The field for this week’s RBC Heritage will have heaved a collective big sigh of relief when they discovered money-machine and now Masters champion Scottie Scheffler is taking a week off.
The world No.1, a 16/1 winner for us last week, will need a computer to work out the winnings from that phenomenal four-victory-in-six week golden stretch but the $2.7m Masters booty lifts the big American past the $10m mark for 2022. And much more to come as the year has hardly started
As Tiger Woods hijacked the media coverage, as he always does but more so now that he has the sympathy vote and has become Mr Nice Guy, Scheffler won’t get the credit due to him coming in as the hottest golfer on the planet. Away from the Woods circus, Master Scheff was able to concentrate better on-course and off and it wasn’t until he three-stabbed it from 5ft on the final hole that the nerves got to him.

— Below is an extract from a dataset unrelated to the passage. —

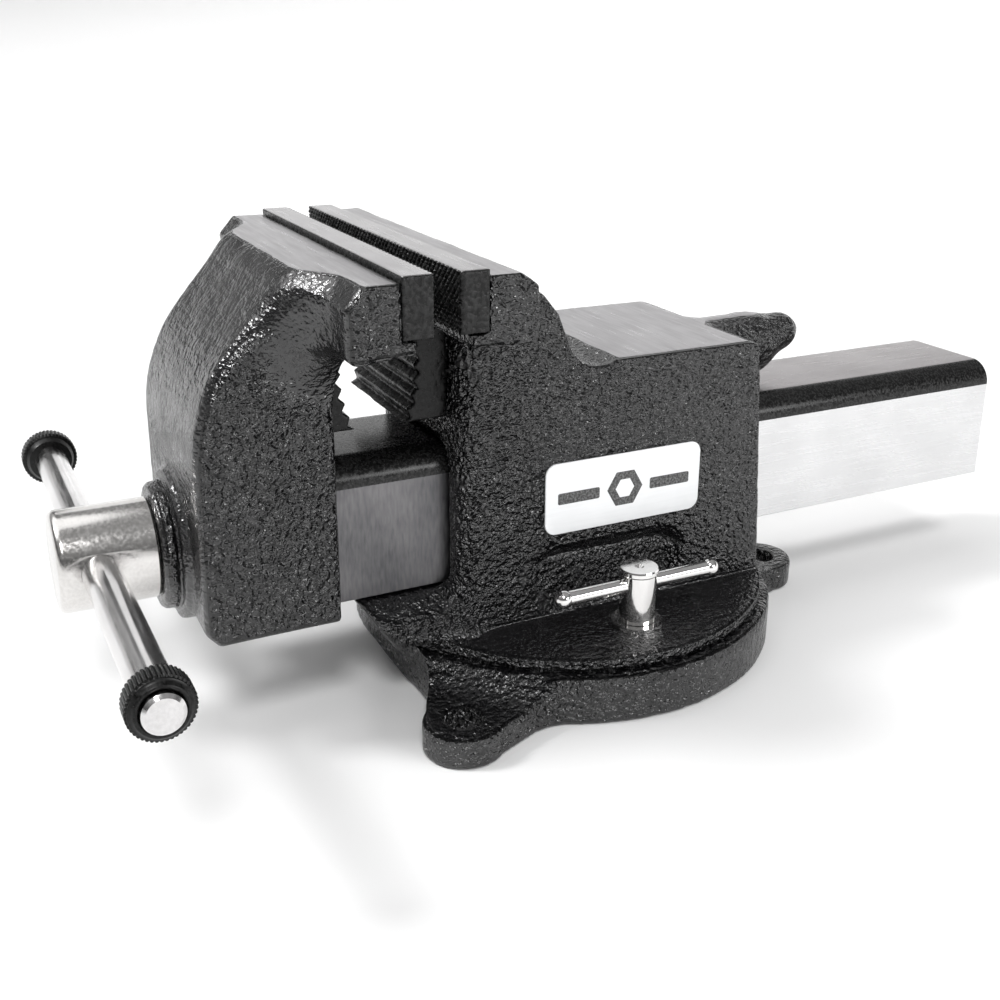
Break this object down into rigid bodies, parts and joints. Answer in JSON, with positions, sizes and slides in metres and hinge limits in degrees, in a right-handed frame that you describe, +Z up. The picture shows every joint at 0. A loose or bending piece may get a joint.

By then the job was done and he was still able to win by three from the fast-finishing Rory McIlroy who came through with a best-of-the-week 64. Second was Rory’s highest Augusta finish in 15 attempts but a low no-pressure last-round score from a player not in contention means little and the Career Grand Slam dream must wait another year. He is not playing this week.
As for Woods, the bottom line of taking 301 blows - 23 behind the winner -means that he still has a way to go before he can put himself seriously in the mix. He made no promises to play anywhere, and that includes two American majors, but nothing is going to stop him going back to his favourite course, St Andrews, where he won two Opens, for its 150th anniversary Championship.
Travelling on from Augusta to Hilton Head are two who shared third in the Masters, Shane Lowry and Cameron Smith, as well Collin Morikawa (5th), Corey Conners (T6) Justin Thomas (T8) and Sungjae Im (T8) all top-ten finishers. They all have obvious chances but facing them is a far different task on the Harbour Town Links, a fiddly 7121-yard 71, created by Sawgrass designer Pete Dye with input from Jack Nicklaus.
The winner has to be a dead-eye driver because if your tee shot is not in the right spot, you path to the green is likely to be blocked by overhanging trees. The small contoured greens are also a challenge and this is where I put up a 175/1 winner in Stewart Cink on my dream GM Online debut.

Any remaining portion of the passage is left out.